Speech: English - Delegates urged to give MPs the tools to do their job
Address to National Party Special Constitutional Conference Wellington
April 12
Delegates urged to give MPs the tools to do their job
President of the National Party, delegates of the National Party, let's not beat about the bush.
We the National Party need to change our constitution and today is the day to do it.And there's a simple reason why we
need to change our constitution. So that we can win.
You all remember, I hope, as powerfully as I do the aftermath of the last election.
And when I spoke with members of the National Party, then with supporters, when we sent the caucus out to talk to you
about that defeat, there was a strong will to change.
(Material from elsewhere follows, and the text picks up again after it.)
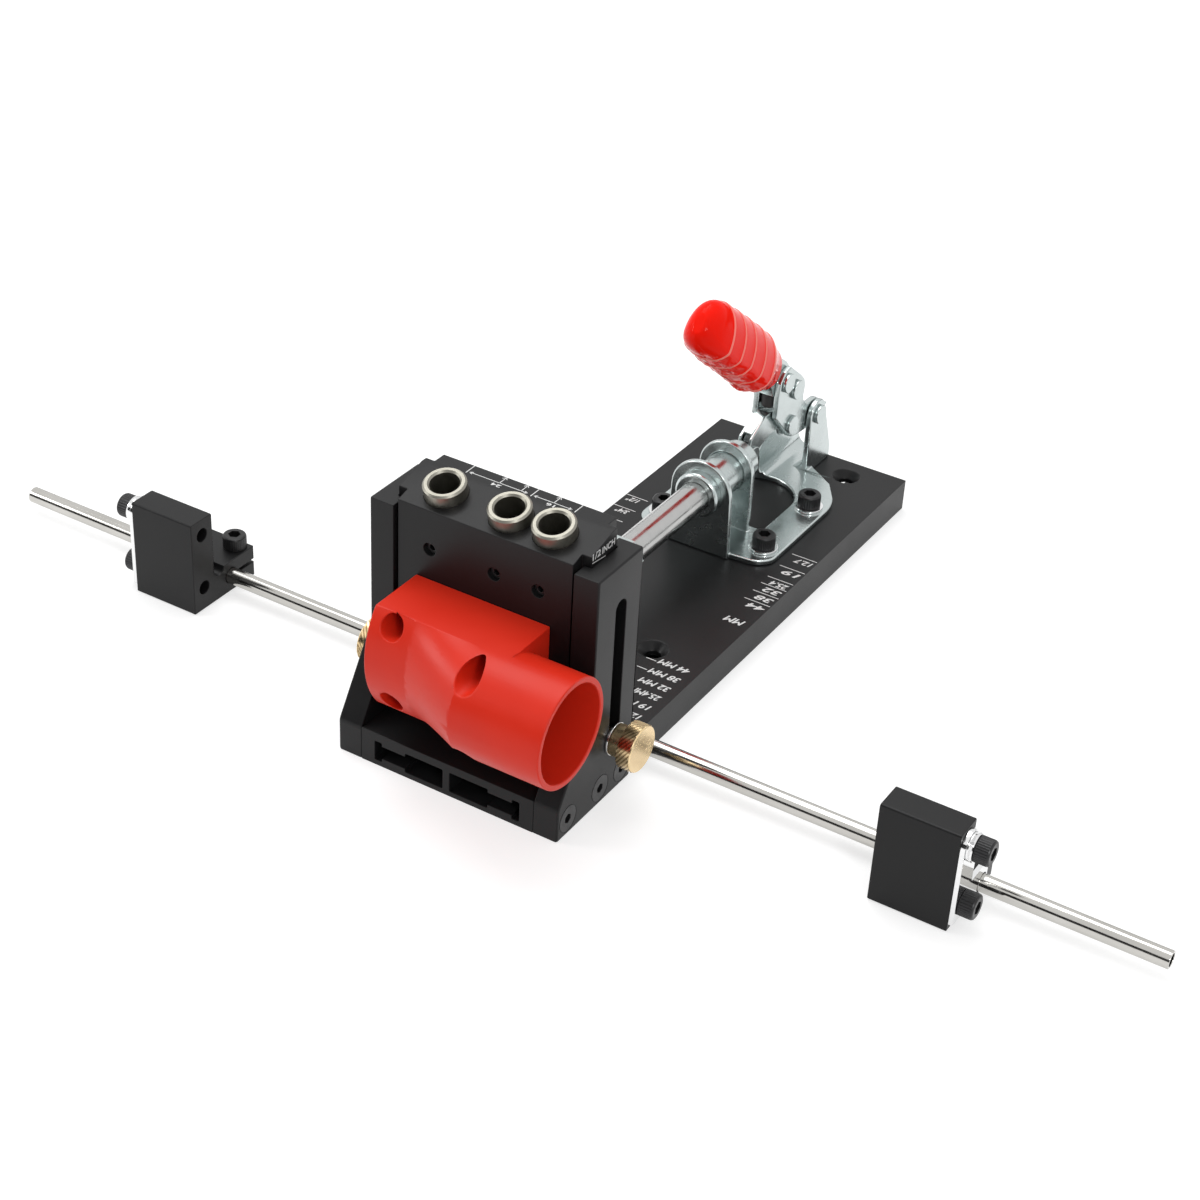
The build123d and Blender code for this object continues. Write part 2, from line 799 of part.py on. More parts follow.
with BuildPart() as spindle:
    with BuildSketch(front_plane(spindle_tip)):
        with Locations((0, axis_z)):
            Circle(spindle_head_r)
    extrude(amount=-spindle_head_h)
    with BuildSketch(front_plane(spindle_tip)):
        with Locations((0, axis_z)):
            Circle(spindle_r)
    extrude(amount=-(plunger_front + spindle_seat - 1 - spindle_tip))
save(spindle.part, "clamp_spindle")

with BuildPart() as nut:
    with BuildSketch(front_plane(plunger_front - nut_h)):
        with Locations((0, axis_z)):
            RegularPolygon(nut_w / 2, 6, major_radius=False)
            Circle(spindle_r + fixed_gap, mode=Mode.SUBTRACT)
    extrude(amount=-nut_h)
save(nut.part, "spindle_nut")

with BuildPart() as pad:
    with BuildSketch(front_plane(pad_front)):
        with Locations((0, axis_z)):
            Circle(pad_r)
    extrude(amount=-(pad_rear - pad_front))
    chamfer(pad.edges().group_by(Axis.Y)[0], length=1.0)
    with BuildSketch(front_plane(spindle_tip)):
        with Locations((0, axis_z)):
            Circle(spindle_head_r + fixed_gap)
    extrude(amount=-spindle_head_h, mode=Mode.SUBTRACT)
    with BuildSketch(front_plane(spindle_tip)):
        with Locations((0, axis_z)):
            Circle(spindle_r + 0.2)
    extrude(amount=-(pad_rear - spindle_tip), mode=Mode.SUBTRACT)
save(pad.part, "clamp_pad")

pin = rivet(link_out + fit_gap, link_out + fit_gap + pin_head_h)
save(Location((0, pin_yz[0], pin_yz[1])) * pin, "plunger_pin")

# Channel link, drawn along its own line from the plunger pin to the handle
link_run = link_yz[0] - pin_yz[0]
link_lift = link_yz[1] - pin_yz[1]
link_len = (link_run**2 + link_lift**2) ** 0.5
link_dir = (0, link_run / link_len, link_lift / link_len)


def link_plane(x):
    return Plane(origin=(x, pin_yz[0], pin_yz[1]), x_dir=link_dir, z_dir=(1, 0, 0))


with BuildPart() as link:
    for side in (-1, 1):
        with BuildSketch(link_plane(side * link_in)):
            with BuildLine():
                Polyline(
                    (-tang_r, 0),
                    (-1.0, 7.9),
                    (8.7, 11.4),
                    (12.4, 11.5),
                    (19.0, 8.0),
                    (link_len, lug_r),
                    (link_len, -3.0),
                    (19.5, 0.6),
                    (11.9, 1.4),
                    (4.5, 0.4),
                    (0, 0),
                    close=True,
                )
            make_face()
            with Locations((0, 0)):
                Circle(tang_r)
            with Locations((link_len, 0)):
                Circle(lug_r)
            with Locations((0, 0), (link_len, 0)):
                Circle(rivet_r + fit_gap, mode=Mode.SUBTRACT)
        extrude(amount=side * (link_out - link_in))
    with BuildSketch(link_plane(-link_in)):
        with BuildLine():
            Polyline(
                (1.0, 7.6),
                (1.0, 8.62),
                (8.7, 11.4),
                (12.4, 11.5),
                (12.4, 10.4),
                (8.9, 10.3),
                close=True,
            )
        make_face()
    extrude(amount=2 * link_in)
save(link.part, "clamp_link")

# Handle bar, riveted between the two handle plates
rise = radians(grip_rise)
grip_dir = (0, -cos(rise), sin(rise))


def grip_point(s, n):
    return (
        grip_yz[0] - s * cos(rise) + n * sin(rise),
        grip_yz[1] + s * sin(rise) + n * cos(rise),
    )


with BuildPart() as bar:
    with BuildSketch(side_plane(-bar_half)):
        with BuildLine():
            Polyline(
                grip_point(60, -4.0),
                grip_point(60, 4.8),
                grip_point(-6, 6.0),
                (199.5, 59.0),
                (203.0, 54.5),
                (202.0, 50.0),
                (196.5, 48.6),
                (193.0, 50.5),
                (190.6, bar_under_z),
                (184.2, bar_under_z),
                grip_point(1, -4.6),
                close=True,
            )
        make_face()
        with Locations(rivet_a, rivet_b):
            Circle(rivet_r + fixed_gap, mode=Mode.SUBTRACT)
    extrude(amount=2 * bar_half)
save(bar.part, "handle_bar")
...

Now the pain might have receded, but the need to change has not.
We have a simple requirement for the next election, that is to run a tightly focussed disciplined National Party
campaign for the party vote.
Because we've discovered without one of those, without that sort of campaign, MMP is absolutely unforgiving.
Today we can right that.
And as we go through the details of these proposals, the either's and the ors, and the sections and the sub-sections,
just remember this.
The caucus and the Party membership are guardians of a very special heritage.
We are a broad-based party; we reflect conservative principles and values.
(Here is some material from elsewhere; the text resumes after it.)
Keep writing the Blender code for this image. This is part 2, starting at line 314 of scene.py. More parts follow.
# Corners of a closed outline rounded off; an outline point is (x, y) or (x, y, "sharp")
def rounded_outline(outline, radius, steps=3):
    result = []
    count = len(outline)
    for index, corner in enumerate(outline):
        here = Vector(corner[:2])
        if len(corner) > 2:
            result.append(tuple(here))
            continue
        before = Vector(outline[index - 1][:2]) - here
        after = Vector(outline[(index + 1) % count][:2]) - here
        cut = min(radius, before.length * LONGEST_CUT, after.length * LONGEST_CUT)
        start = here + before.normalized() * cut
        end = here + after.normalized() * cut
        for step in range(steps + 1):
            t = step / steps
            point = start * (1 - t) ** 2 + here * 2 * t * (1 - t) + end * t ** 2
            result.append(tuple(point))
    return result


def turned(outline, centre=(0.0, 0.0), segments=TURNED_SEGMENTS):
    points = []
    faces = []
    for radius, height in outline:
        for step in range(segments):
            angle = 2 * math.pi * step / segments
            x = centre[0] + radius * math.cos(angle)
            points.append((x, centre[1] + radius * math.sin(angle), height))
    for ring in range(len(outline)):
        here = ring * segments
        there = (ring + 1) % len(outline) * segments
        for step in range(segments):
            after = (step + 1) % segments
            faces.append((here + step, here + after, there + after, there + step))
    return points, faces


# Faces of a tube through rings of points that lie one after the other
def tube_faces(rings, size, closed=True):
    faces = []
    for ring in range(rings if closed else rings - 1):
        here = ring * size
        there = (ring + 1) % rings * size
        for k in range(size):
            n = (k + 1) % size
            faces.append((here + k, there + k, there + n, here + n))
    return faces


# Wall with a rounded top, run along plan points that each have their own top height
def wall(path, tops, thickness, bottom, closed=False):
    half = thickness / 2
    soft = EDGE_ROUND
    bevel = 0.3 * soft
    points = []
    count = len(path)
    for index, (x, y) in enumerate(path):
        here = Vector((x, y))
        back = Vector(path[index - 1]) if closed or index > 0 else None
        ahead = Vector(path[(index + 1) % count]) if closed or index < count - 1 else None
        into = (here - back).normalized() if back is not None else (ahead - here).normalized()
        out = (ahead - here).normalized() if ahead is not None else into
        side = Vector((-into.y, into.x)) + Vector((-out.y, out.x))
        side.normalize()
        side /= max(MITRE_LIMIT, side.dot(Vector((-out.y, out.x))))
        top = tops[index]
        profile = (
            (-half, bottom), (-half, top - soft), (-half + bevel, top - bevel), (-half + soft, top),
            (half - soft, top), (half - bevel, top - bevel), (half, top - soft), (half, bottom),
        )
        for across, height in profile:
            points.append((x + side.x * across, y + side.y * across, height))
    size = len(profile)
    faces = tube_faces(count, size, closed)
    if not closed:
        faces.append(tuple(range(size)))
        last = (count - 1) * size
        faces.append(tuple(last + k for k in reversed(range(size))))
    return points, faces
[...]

We are rooted in New Zealand's unique and particular history and it's unique and particular way of life. We seek to
represent the best prospects of every New Zealander, every New Zealander, not just those who support us, or those who
believe the things we do, but every New Zealander.
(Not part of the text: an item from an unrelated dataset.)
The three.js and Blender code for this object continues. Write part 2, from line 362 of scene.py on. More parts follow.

And that heritage is important to the nation as well as it is to us for this reason.
The values and principles laid out here and carried in the hearts and the minds of every member of the National Party,
represent the best way for this country and for its people to achieve their potential. And I can tell you that a lot of
people who aren't here today, do want us to make the decision to change. You've met them, many people around New
Zealand.
There's frustration and criticism of us, it's not because they oppose what we believe, it's because they support what we
believe but they want us to succeed, so remember them.
It's been a long, and at times, difficult process, getting here.
I want to pay tribute to the President and to the National Management Board for getting to grips with the fundamentals
of the need for change so quickly after the election.
Many of you have taken part in this process, a discussion about first principles, meetings about the detail of these
proposals and I want to tell you why it has been worthwhile.
It will give us the chance to do what needs to be done for our country.
By 2005 those needs will be great - to lift our economic prospects.
We have the principles and the values that encourage competition and creativity.
That encourage the enterprising people and their families who have built this nation through their farms, their small
businesses their community organisations.
We represent the idea that risk, that commitment, that enterprise, that reward for achievement, that profit are good.
The next job we will have to do is to craft for New Zealand one standard of citizenship.
To bring to the first decade of this century, the vision of people who want to build New Zealand on its hopes not on its
failures, on unity, not on separatism.
And then there's a third task, to push back, the growing and grinding hopelessness of welfare dependency. Where so many
hundreds of thousands of New Zealanders are carved to one side by a left wing Government and patted on the head because
they'll vote for them. Labour thinks it's better to keep them there.
It's our job to take on the difficult task but the vital task, of carving out for those people a sense of opportunity
and confidence when they need our support and to meet the obligations as those who do support them.
And finally there's a task that I didn't think we would need to do and that is to re-establish New Zealand's place in
the world as a country strong enough to make its own decisions but not too proud to stand with its friends in their time
of need.
A country that is not bound by its young history, but knows enough of that history to know which side it's on.
And I want to say to Helen Clark, fix the damage, fix the damage.
All it would take is the one thing she finds so hard to do - just a few moments of humility. Because she's our Prime
Minister and what's at stake is our national interest.
For a start up to a billion dollars benefit that the Government knows about from a free trade deal that we could lose if
Australia gets it and we don't.
You see why it's been so damaging is because everyone knows the apology is as genuine as the signature on that painting.
And I say this to Helen Clark, if she can take personal responsibility for everything from the Chinese Poll Tax in the
late 1800's, to the Samoan flu in the early 1900's, to discrimination against gays for a century, then she can take
personal responsibility for comments she made last week.
This is what it means when you're a National party that represents the national interests. You see when she apologises
as head of state, she does so on your behalf.
On all our behalf, and that is the obligation she carries as leader regardless of her personal views and personal
beliefs.
So ladies and gentlemen I refer you again to the mission and values, which you, through a process of consultation and
review have laid out in this document. I embrace those values.
They are knitted into the lives that you have led, the families you have raised and the party that you work for.
So I ask you to embrace those values and if you do, then today give us the tools to do the job. Thank-you.